##### Data lines

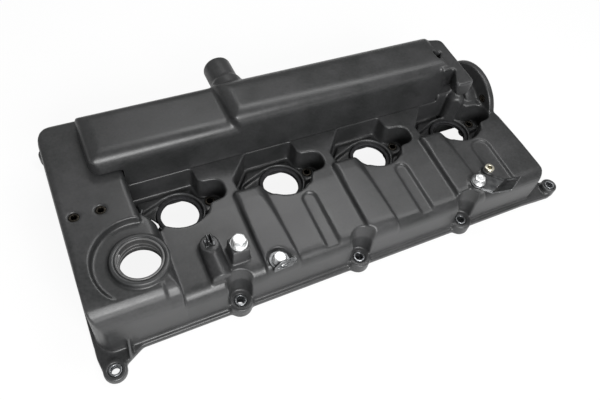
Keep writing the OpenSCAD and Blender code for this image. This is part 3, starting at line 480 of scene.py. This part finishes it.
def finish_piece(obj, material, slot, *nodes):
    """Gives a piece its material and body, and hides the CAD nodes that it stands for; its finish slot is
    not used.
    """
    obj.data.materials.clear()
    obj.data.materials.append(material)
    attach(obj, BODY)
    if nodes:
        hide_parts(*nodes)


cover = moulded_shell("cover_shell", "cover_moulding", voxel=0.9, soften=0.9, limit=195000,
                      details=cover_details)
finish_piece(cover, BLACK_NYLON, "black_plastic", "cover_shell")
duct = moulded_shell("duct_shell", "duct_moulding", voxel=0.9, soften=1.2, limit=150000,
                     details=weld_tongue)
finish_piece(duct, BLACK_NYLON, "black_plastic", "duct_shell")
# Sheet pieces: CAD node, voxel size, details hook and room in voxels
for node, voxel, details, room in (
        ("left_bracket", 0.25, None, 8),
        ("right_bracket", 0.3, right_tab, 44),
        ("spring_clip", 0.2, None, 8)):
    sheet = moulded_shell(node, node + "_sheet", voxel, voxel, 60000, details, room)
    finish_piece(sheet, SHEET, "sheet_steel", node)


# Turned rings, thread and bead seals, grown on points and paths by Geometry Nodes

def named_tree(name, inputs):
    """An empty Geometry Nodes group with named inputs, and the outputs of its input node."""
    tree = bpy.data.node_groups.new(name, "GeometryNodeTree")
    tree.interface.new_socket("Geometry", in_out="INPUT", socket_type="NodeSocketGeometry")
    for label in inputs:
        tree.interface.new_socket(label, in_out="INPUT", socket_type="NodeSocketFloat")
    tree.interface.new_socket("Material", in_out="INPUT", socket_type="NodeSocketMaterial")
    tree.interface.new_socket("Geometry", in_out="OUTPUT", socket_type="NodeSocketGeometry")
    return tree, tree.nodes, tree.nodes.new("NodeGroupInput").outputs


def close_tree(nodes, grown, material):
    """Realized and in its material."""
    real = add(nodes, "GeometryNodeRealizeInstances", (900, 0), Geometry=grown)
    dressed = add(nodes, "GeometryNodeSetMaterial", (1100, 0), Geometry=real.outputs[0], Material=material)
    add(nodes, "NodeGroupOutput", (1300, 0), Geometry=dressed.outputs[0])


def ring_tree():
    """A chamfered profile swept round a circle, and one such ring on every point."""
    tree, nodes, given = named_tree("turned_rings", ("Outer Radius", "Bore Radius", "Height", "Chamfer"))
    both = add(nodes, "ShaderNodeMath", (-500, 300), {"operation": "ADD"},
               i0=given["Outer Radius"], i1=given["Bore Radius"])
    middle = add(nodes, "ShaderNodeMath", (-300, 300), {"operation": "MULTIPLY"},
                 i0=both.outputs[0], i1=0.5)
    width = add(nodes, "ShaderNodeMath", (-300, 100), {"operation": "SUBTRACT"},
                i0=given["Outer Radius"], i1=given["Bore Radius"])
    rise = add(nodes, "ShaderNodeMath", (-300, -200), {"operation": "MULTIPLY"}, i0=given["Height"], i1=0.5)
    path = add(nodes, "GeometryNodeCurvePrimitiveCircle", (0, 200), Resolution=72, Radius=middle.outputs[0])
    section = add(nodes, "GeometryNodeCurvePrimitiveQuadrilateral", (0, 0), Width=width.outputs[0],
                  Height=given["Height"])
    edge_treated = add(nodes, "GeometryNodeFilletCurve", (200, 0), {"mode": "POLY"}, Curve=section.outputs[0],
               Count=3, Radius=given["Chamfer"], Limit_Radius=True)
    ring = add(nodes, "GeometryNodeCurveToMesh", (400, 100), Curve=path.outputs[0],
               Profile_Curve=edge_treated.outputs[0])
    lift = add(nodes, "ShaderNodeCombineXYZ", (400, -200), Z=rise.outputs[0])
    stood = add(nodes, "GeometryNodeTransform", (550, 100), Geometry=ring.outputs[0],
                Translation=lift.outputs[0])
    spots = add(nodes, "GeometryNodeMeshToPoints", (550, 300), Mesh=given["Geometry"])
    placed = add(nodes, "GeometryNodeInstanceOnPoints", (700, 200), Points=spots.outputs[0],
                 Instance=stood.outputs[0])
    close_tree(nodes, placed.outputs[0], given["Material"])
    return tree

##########

Problem to solve:
Your output must be the lines of the material above, from the first through the line that contains "hide_parts(*nodes)", copied exactly. Include both endpoints and nothing else.

Expected output:
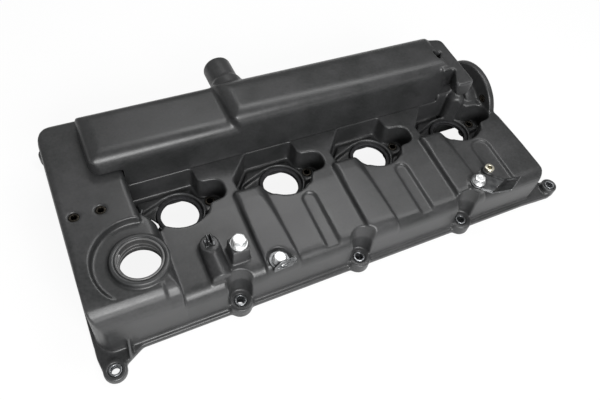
Keep writing the OpenSCAD and Blender code for this image. This is part 3, starting at line 480 of scene.py. This part finishes it.
def finish_piece(obj, material, slot, *nodes):
    """Gives a piece its material and body, and hides the CAD nodes that it stands for; its finish slot is
    not used.
    """
    obj.data.materials.clear()
    obj.data.materials.append(material)
    attach(obj, BODY)
    if nodes:
        hide_parts(*nodes)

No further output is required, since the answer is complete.